To me and to most people, including the people who build roads, what makes a road safe is things like sightlines, gradients, loop radii, surface, proximity of obstructions if a vehicle were to leave the roadway, etc. Everyone is welcome to write their own definition, but I'd fundamentally disagree with the statement that Stoney Trail is "not safe" because it lacks little parking lot signs every few hundred meters that are not codified in our Highway Geometric Guide. "I'm northbound a couple hundred meters past Costco" should be enough for my tow truck driver to track me down.

Quote:
Originally Posted by curves2000 View Post
The road 100% could benefit from the safety wiring that is common on Highway 2 and on Deerfoot.
It's called HTCB, high-tension cable barrier. Stoney has a TON of this... like the entire freeway where it's required. I'm guessing you only drive a small portion of Stoney SW/TTN Trail, i.e. a portion where it's not required because the median is 3 miles wide.

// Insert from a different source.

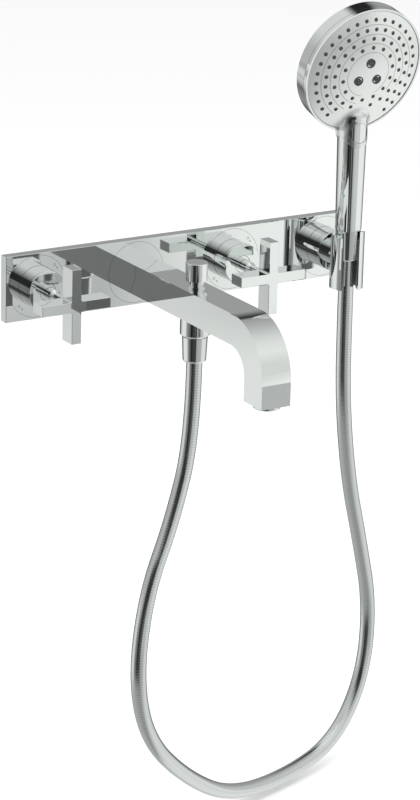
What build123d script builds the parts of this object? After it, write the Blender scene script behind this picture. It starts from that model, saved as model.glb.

The purpose of HTCB on QEII is to minimize head-on collisions where there are narrower grass medians.

Quote:
Originally Posted by curves2000 View Post
Is it any wonder why accidents happen all the time or near misses and people ending up in the ditch either injured, killed or with significant damage to their car?
On SW Stoney, how much higher is the rate of serious accidents than that which was expected?

Quote:
Originally Posted by curves2000 View Post
My argument to this is that this project is strangely overbuilt in some key sections such as the size of the land it occupies. It lacks considerable safety features, signage and more and it appears to have dropped the ball in very key, high growth areas.
Signage sucks, yes. I fundamentally disagree with every other part of this statement. The "overbuilt" i.e. wide median of the SW was from the original design that left room for an outer ring road that has since been scrubbed, we've talked about that already... they claim to have felt time constrained because of the TTN deal if they had tried to do a new design for the whole leg.

Aside from that, what else specifically is overbuilt? What safety features are lacking besides the parking lot markers not required by any road code? Where else was the ball dropped?